Seventh-Day Adventists are at a turning point. We are perceived by many as "institutionalized." We are more comfortable with occupying till He comes that we are with entrepreneurial evangelism. We are more interested in pursuing objectives (tithe growth, baptisms) or in the politics of the General Conference than we are in accomplishing our mission. All of this looks like work, but it also avoids the focused pursuit of our mission.

I recognize the dynamic because I am an institutional man. I have worked in corporate America, the U.S. Government, and the ivory tower of academia. The common currency in all three is dedication to the perpetuation of the institution. Put simply, the first job of an institutional manager is to maintain the organization itself.

As Adventists, our mission is not to maintain the organization. Our mission is to prepare people for the end of the world. It is not a mainstream, non-confrontational mission. It is the work of the Marines, not the Coast Guard.

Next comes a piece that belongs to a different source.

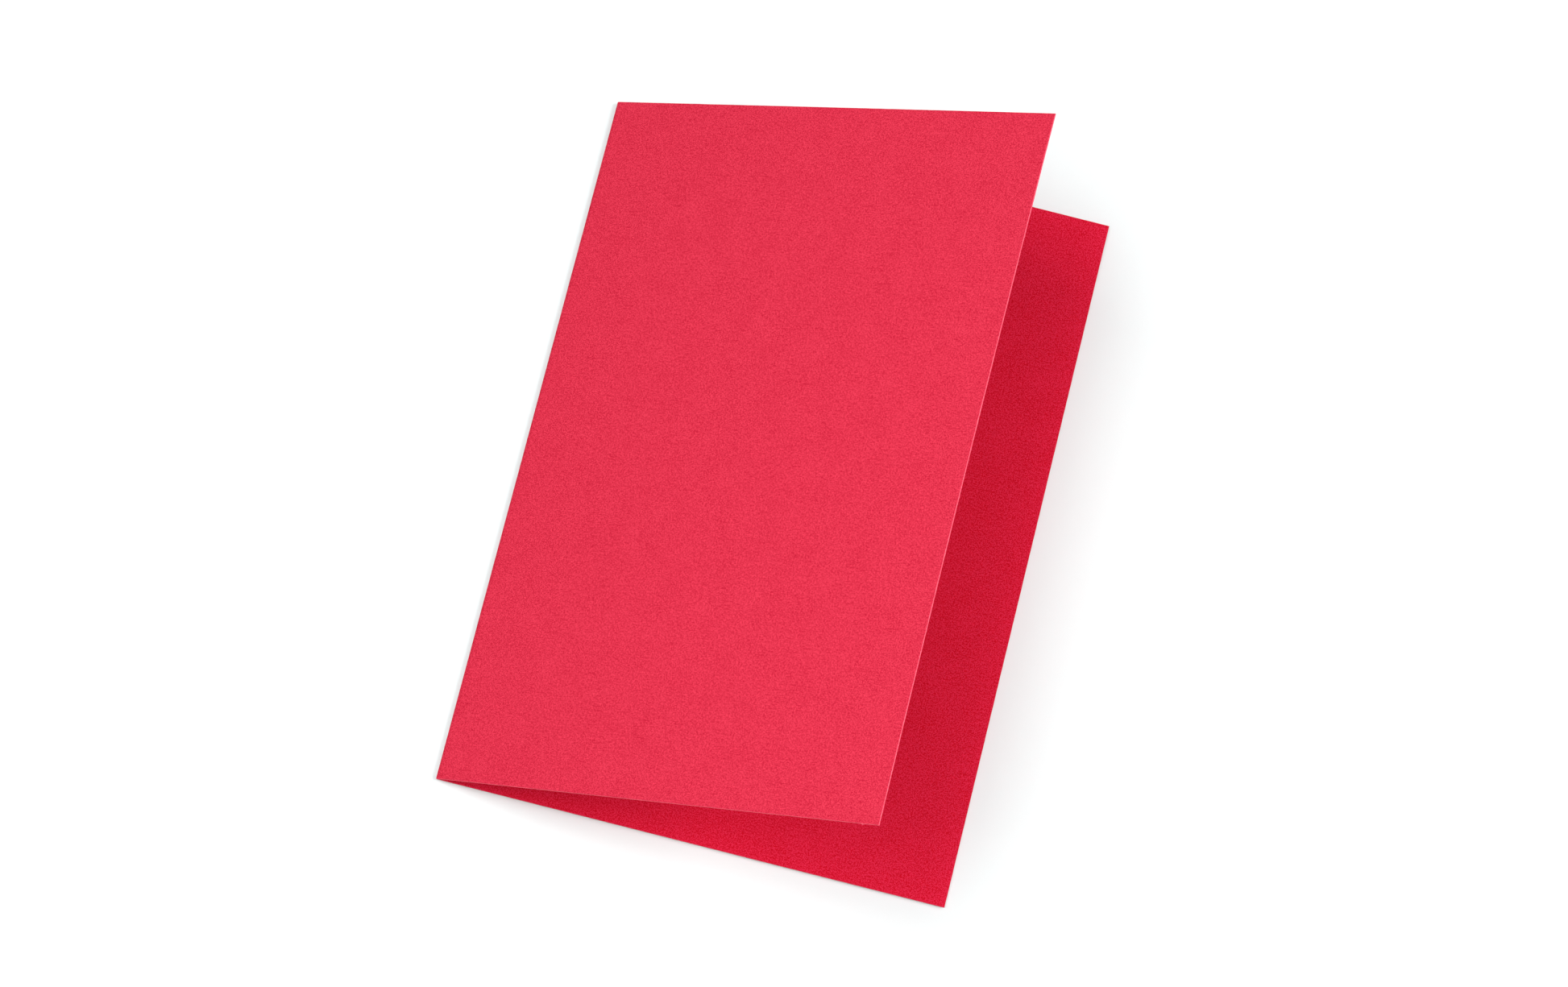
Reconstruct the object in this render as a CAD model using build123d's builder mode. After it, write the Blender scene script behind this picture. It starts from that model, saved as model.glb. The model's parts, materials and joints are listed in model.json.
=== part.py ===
"""Half-fold card: one sheet of dyed card stock with a scored fold along its left long side.

The card lies on its rear leaf and the front leaf stands open over it, hinged on the fold.
Frame: +X runs from the fold to the free edges, +Y runs up the fold and +Z points up. The
origin is under the middle of the rear leaf, on the surface that the card lies on.
"""

from build123d import *
import os

# Driving dimensions, in millimetres and degrees.
LEAF_WIDTH = 105.0  # outside of the fold to the free edge
LEAF_HEIGHT = 148.0  # along the fold
STOCK = 0.35  # thickness of the card, about 300 g per square metre
OPENING = 34.0  # angle between the leaves as the card lies
CREASE_GAP = 0.10  # from the fold's axis to each leaf's inner face
CREASE_LAND = 0.40  # flat part of the scored band on each side of the fold

# The fold's axis lies on the inside of the crease, so that the leaves close face to face
# and open out into one flat sheet without crossing each other.
AXIS_X = CREASE_GAP + STOCK - LEAF_WIDTH / 2
AXIS_Z = STOCK + CREASE_GAP
FOLD_AXIS = Vector(AXIS_X, 0, AXIS_Z)
BAND_RADIUS = CREASE_GAP + STOCK / 2  # of the sheet's middle, round the fold
PANEL_WIDTH = LEAF_WIDTH - CREASE_GAP - STOCK - CREASE_LAND  # scored band to free edge

# Sections are drawn across the fold, halfway up the card, with the fold's axis as their
# origin. Local x runs out along the leaf and local y points from its inner face outwards.
REAR_SECTION = Plane(origin=FOLD_AXIS, x_dir=(1, 0, 0), z_dir=(0, 1, 0))
FRONT_DIRECTION = Vector(1, 0, 0).rotate(Axis.Y, -OPENING)
FRONT_SECTION = Plane(origin=FOLD_AXIS, x_dir=FRONT_DIRECTION, z_dir=(0, -1, 0))


def panel_section() -> None:
    """Draws one leaf's section: the flat panel from the scored band to the free edge."""
    with Locations((CREASE_LAND, CREASE_GAP)):
        Rectangle(PANEL_WIDTH, STOCK, align=(Align.MIN, Align.MIN))


os.makedirs("parts", exist_ok=True)

# The rear leaf lies flat on its outer face and carries the card.
with BuildPart() as rear_leaf:
    with BuildSketch(REAR_SECTION):
        panel_section()
    extrude(amount=LEAF_HEIGHT / 2, both=True)
rear_leaf.part.label = "rear_leaf"
export_step(rear_leaf.part, "parts/rear_leaf.step")

# The front leaf is the same panel, turned up about the fold by the opening angle.
with BuildPart() as front_leaf:
    with BuildSketch(FRONT_SECTION):
        panel_section()
    extrude(amount=LEAF_HEIGHT / 2, both=True)
front_leaf.part.label = "front_leaf"
export_step(front_leaf.part, "parts/front_leaf.step")

# The scored band joins the leaves: a short land on each of them and the bend between,
# whose faces are round about the fold's axis. It is the piece that flexes.
with BuildPart() as fold_crease:
    with BuildSketch(REAR_SECTION):
        with BuildLine() as sheet_middle:
            Line((CREASE_LAND, BAND_RADIUS), (0, BAND_RADIUS))
            bend = CenterArc((0, 0), BAND_RADIUS, 90, 180 - OPENING)
            Line(bend @ 1, bend @ 1 + (bend % 1) * CREASE_LAND)
        trace(sheet_middle.line, line_width=STOCK)
    extrude(amount=LEAF_HEIGHT / 2, both=True)
fold_crease.part.label = "fold_crease"
export_step(fold_crease.part, "parts/fold_crease.step")
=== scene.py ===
"""Looks of a blank half-fold card: dyed, uncoated stock with one scored fold.

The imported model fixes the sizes, the fold's axis and the opening. Here the two leaves and
the fold are built again as one thin sheet in three pieces, with the curl, the trimmed edges
and the paper finish of a real card, and the card is set on a white studio table.
"""

from __future__ import annotations

import json
import logging
import math
from abc import ABC, abstractmethod
from dataclasses import dataclass
from enum import Enum
from typing import Mapping, Optional, Sequence, Union

import bpy
import numpy as np
from mathutils import Matrix, Vector, noise


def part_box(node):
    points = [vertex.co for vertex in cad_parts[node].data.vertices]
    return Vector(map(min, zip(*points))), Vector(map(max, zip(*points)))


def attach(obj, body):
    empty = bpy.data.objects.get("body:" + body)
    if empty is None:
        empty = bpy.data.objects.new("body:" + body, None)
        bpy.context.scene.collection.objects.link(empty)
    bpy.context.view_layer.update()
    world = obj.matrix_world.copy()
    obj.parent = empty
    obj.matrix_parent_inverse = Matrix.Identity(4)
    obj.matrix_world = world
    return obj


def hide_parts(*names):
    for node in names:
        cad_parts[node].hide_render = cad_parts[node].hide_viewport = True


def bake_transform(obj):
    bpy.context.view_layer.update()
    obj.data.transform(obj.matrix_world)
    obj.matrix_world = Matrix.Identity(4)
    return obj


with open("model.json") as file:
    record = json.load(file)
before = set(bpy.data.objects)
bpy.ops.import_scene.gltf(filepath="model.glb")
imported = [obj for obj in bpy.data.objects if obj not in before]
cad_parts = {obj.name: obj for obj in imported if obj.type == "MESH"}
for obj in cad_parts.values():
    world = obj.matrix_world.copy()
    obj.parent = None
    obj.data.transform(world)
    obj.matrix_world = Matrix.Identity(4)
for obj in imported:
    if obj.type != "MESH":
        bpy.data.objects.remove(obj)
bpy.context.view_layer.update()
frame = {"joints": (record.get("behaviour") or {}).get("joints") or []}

MM = 0.001
PLACE = "sheet_place"  # where a point lies on the unfolded sheet, in millimetres

PITCH = 0.8 * MM  # about how far apart the grid's lines are on the sheet
BORDER = 0.12 * MM  # width of its first and last steps
BEND_LINES = 15  # lines of the grid round the fold

# A Mix node repeats its sockets for each kind of data: these are the ones for colours.
MIX_LOW = 6
MIX_HIGH = 7
MIX_RESULT = 2

log = logging.getLogger("card")

Colour = tuple[float, float, float]
Range = tuple[float, float]


# --------------------------------------------------------------------------------------
# Shader maths
# --------------------------------------------------------------------------------------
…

Our distraction with institutional issues is not a coincidence. The Church of Laodicea is defined by its lukewarmness (Revelation 3: 14-16). The love of the world and the things in it makes the status quo attractive. Our complacency is predicted in the same book that contains the core message of our mission (Revelation 14: 9-12).

Those prophecies need not become our fate. Indeed, the prophecies were given to us to ensure that they not become our fate.

Our new GC President has called Adventists back to the basics. Though well intended, this has, in my opinion, been used by both conservative and liberal Adventists to seed the seemingly never-ending discussion about the role of E.G. White in the church. My wish is that, instead of arguing about what a return to the good-ole-days means for the church, we would focus our energies on how to prepare mankind for the end-of-days. That is why we, as a denomination, exist.

Ironically, one prophecy is, indeed, intended as our fate. It has been predicted that laymen would finish the work of the church. Our willingness to walk in faith with God to fulfill the mission He's assigned to us is all that stands between us and "mission accomplished!"